My mutual fund investments produced "distributions" during the year. I discovered that these distributions were mostly short-term and long-term capital gains. The reason I received them is because the mutual fund managers were buying and selling stocks all the time. My KO shares, on the other hand, gave me dividends. There were no capital gains, because nothing was being sold. However, I still got a "distribution" from the company.
What I Know:
Many companies have a culture of paying dividends and increasing those dividends on an annual basis-often at a growth rate that is larger than inflation. I don't want to argue if dividends are a good use of company money or not. I just know that "it is what it is" and why should I not be taking advantage of the opportunity to receive dividends while I hold a position in a particular company. I can't think of any reason not to.
When you purchase stock in a company that does not pay a dividend, you are essentially hoping that at some point in the future, you will be able to sell that stock at a higher price than you paid for it. Other than selling, you will not realize a true "profit" unless you sell. On the other hand, with a dividend stock, while I may wait for the price to appreciate and choose to sell in the future, while I am waiting, I am receiving a dividend every quarter that enhances my potential total return.
The argument that seems to take place with dividend vs. non-dividend stocks is this. Companies that pay dividends are not using their profits in the most effective way and are short-changing investors when they choose to pay dividends. The Latin word for that idea is "poppycock."
I can't change the fact that great companies like Procter & Gamble (PG), Altria (MO), Johnson & Johnson (JNJ), Coca-Cola , Verizon (VZ) and many more do, in fact, pay dividends. They are not planning to stop paying dividends and they appear to have a commitment to increasing those dividends moving forward. So, why not take advantage of that fact of life, when these great companies are priced at a value?
What You Should Know:
Any writer can cherry pick a particular stock and say, "If you invested in this company in 2008, you would have doubled your money." Just as that writer can identify great company growth situations, from a historical look backward, the market works looking forward.

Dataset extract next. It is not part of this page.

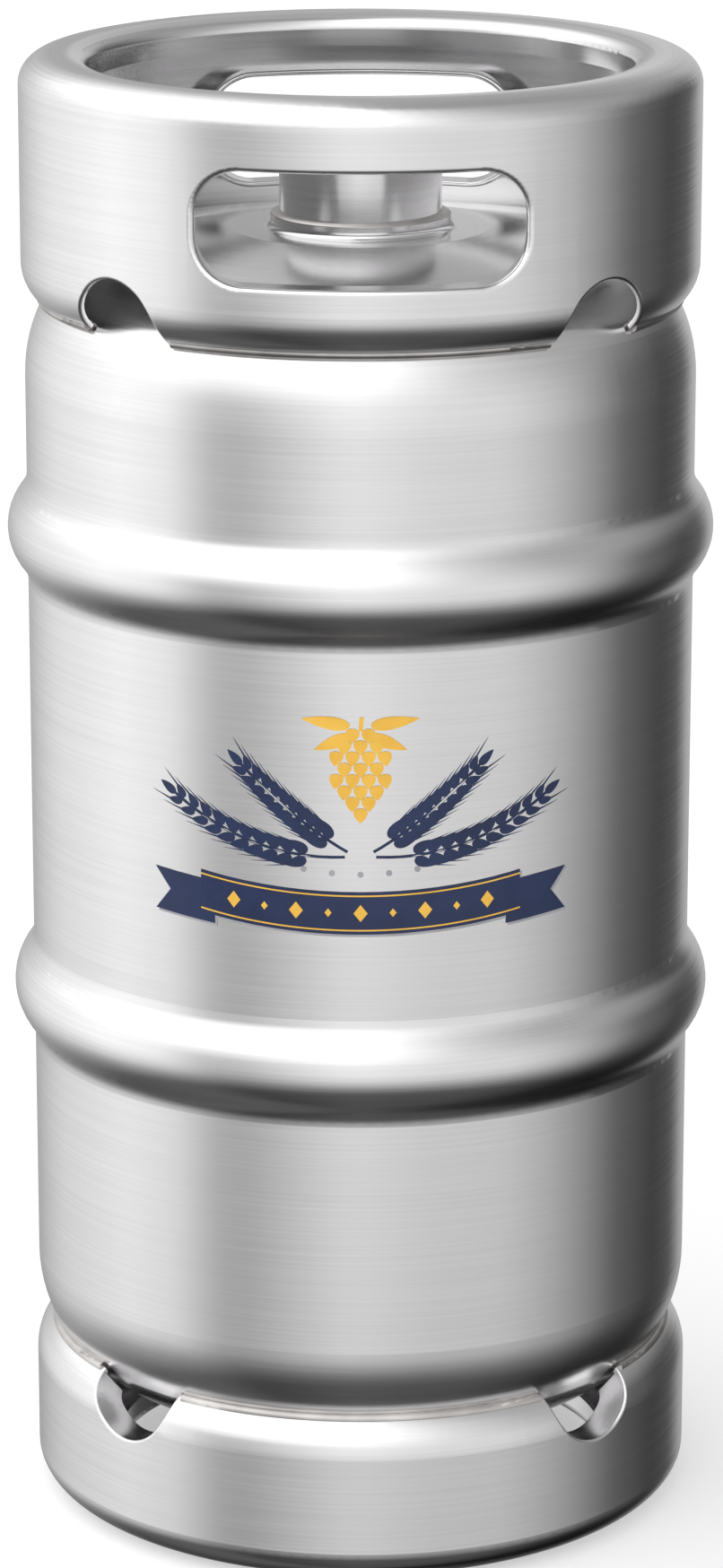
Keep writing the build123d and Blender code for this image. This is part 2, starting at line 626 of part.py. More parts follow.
# ---- build and write ----------------------------------------------------------------
top_head_outer = top_head_solid(0, top_head.crown_z(LAND_RADIUS) + COLLAR_RISE)
top_head_inner = top_head_solid(SHELL_WALL, top_head.crown_z(LAND_RADIUS) + 2 * COLLAR_RISE)
seal_core = make_seal_core()

nodes = {
    "top_chime": make_top_chime(),
    "top_chime_weld": Pos(0, 0, HEIGHT) * chime_weld(top_chime_shape, top_notch_z),
    "top_dome": top_head_outer - top_head_inner,
    "upper_girth_weld": girth_weld(upper_weld_z),
    "body_shell": shell_solid(0) - shell_solid(SHELL_WALL),
    "lower_girth_weld": girth_weld(lower_weld_z),
    "bottom_dome": bottom_head_solid(0) - bottom_head_solid(SHELL_WALL),
    "bottom_chime_weld": mirror(chime_weld(foot_shape, foot_notch_z), Plane.XY),
    "bottom_chime": make_bottom_chime(),
    "neck": make_neck(),
    "neck_weld": make_neck_weld(),
    "neck_gasket": tube(MOUTH_RADIUS, LOWER_BORE_RADIUS, neck_shoulder, housing_low),
    "valve_housing": make_valve_housing(),
    "retaining_ring": make_retaining_ring(),
    "spring_cage": make_spring_cage(),
    "tube_guide_bush": make_tube_guide_bush(),
    "main_spring": coil_spring(MAIN_MEAN_RADIUS, MAIN_WIRE, MAIN_COILS, cage_floor, plate_low),
    "valve_seal": make_valve_seal(seal_core),
    "seal_core": seal_core,
    "spring_plate": tube(PLATE_RADIUS, CUP_RADIUS + PLATE_CLEARANCE, plate_low, flange_low),
    "ball_cup": make_ball_cup(),
    "ball_spring": coil_spring(
        BALL_SPRING_MEAN_RADIUS, BALL_WIRE, BALL_COILS, cup_floor,
        ball_z - sqrt(BALL_RADIUS ** 2 - BALL_SPRING_MEAN_RADIUS ** 2) - BALL_WIRE),
    "beer_ball": Pos(0, 0, ball_z) * Sphere(BALL_RADIUS),
    "down_tube": make_down_tube(),
    "tube_weld": make_tube_weld(),
    "dust_cap": make_dust_cap(),
}

os.makedirs("parts", exist_ok=True)
for name, shape in nodes.items():
    export_step(shape, f"parts/{name}.step")
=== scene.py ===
"""Looks of the slim quarter-barrel keg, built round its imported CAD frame.

Metres, +Z up, origin on the floor under the middle of the keg. The hand holes face -Y
and +Y, and the printed mark faces -Y. Every new piece takes its place from the frame.
"""

import logging
from collections.abc import Callable
from dataclasses import dataclass
from enum import Enum
from math import atan2, cos, pi, radians, sin, tau

import bmesh
import bpy
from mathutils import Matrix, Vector


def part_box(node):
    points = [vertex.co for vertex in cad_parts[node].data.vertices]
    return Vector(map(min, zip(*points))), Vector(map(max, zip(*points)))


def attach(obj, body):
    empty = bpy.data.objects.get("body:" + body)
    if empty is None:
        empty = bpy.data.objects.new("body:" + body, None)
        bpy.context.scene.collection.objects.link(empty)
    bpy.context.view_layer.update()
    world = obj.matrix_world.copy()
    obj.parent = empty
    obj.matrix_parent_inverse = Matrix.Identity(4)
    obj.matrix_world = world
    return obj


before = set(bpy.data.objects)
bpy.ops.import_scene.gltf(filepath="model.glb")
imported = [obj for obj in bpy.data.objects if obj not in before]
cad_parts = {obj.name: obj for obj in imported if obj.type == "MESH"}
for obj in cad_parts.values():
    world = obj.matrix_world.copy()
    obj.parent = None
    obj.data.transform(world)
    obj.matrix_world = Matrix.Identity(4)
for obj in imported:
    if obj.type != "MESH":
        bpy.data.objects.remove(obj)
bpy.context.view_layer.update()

logging.basicConfig(level=logging.INFO, format="%(message)s")
log = logging.getLogger("keg")

MM = 0.001
WHITE = (1.0, 1.0, 1.0, 1.0)

Point = tuple[float, float]
Colour = tuple[float, float, float]
Stops = tuple[tuple[float, float], ...]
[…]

But, for every winner, there are just as many if not more losers. Take Netflix (NFLX) for example. Then how about Research in Motion (RIMM)? What about Green Mountain Coffee Roasters (GMCR)? Facebook (FB)?
These are some stocks that did not pay a dividend, but they were the hottest thing going for a while. Now, one can point out that dividend stocks like Bank of America (BAC), Citigroup (C), and a host of others have left dividend investors in a lurch as well.
But the dividend paying companies that make up the Dividend Champions, Contenders, and Challengers make up a diverse group of companies that can satisfy an investor. Many of those have had great capital growth since 2008 and all of them have been paying and increasing dividends as a "bonus" on top of their intrinsic value.
A Few Random Thoughts:
I would hope that any investor would have developed a set of metrics that they use in order to determine where and how they plan to invest their money. Specific stock picks should be part of an overall strategy that is unique to each individual investor.
While there is no single best investment strategy, market conditions and economic conditions often dictate where the most profitable investments will be found. Not too long ago, when you could purchase a 3 year CD with a 4.5% interest yield, that was a great investment. That is not the case today. Things have changed and so should your investment strategy.
When you discover value in the stock of a company, regardless of it being a dividend payer or not, the question you need to be asking is: "Is this an opportunity that meets my goals and objectives?"
DG investors and growth investors should not allow themselves to be locked into one strategy without having options to "mix and match" their holdings as conditions warrant. To do so is less than prudent and not at all something that I would find advisable.
There is an inclination for investors to focus in on one set strategy for accomplishing their goals. Mine was to be a millionaire by the time I turned 55. That was a worthy goal. Now, my goal is to provide an income stream that will support me in retirement without ever having to sell any of my positions to support me. That means that I have a target income number, a plan to monitor my investments to insure that my dividends are increasing faster than inflation, and at the same time, I also do not want to shy away from an obviously good investment that may be a pure capital gains play.
Regardless of which camp you fall in, being committed to only owning dividend stocks or only growth stocks is not taking advantage of the economic cycle or the market conditions as they are playing out in front of you.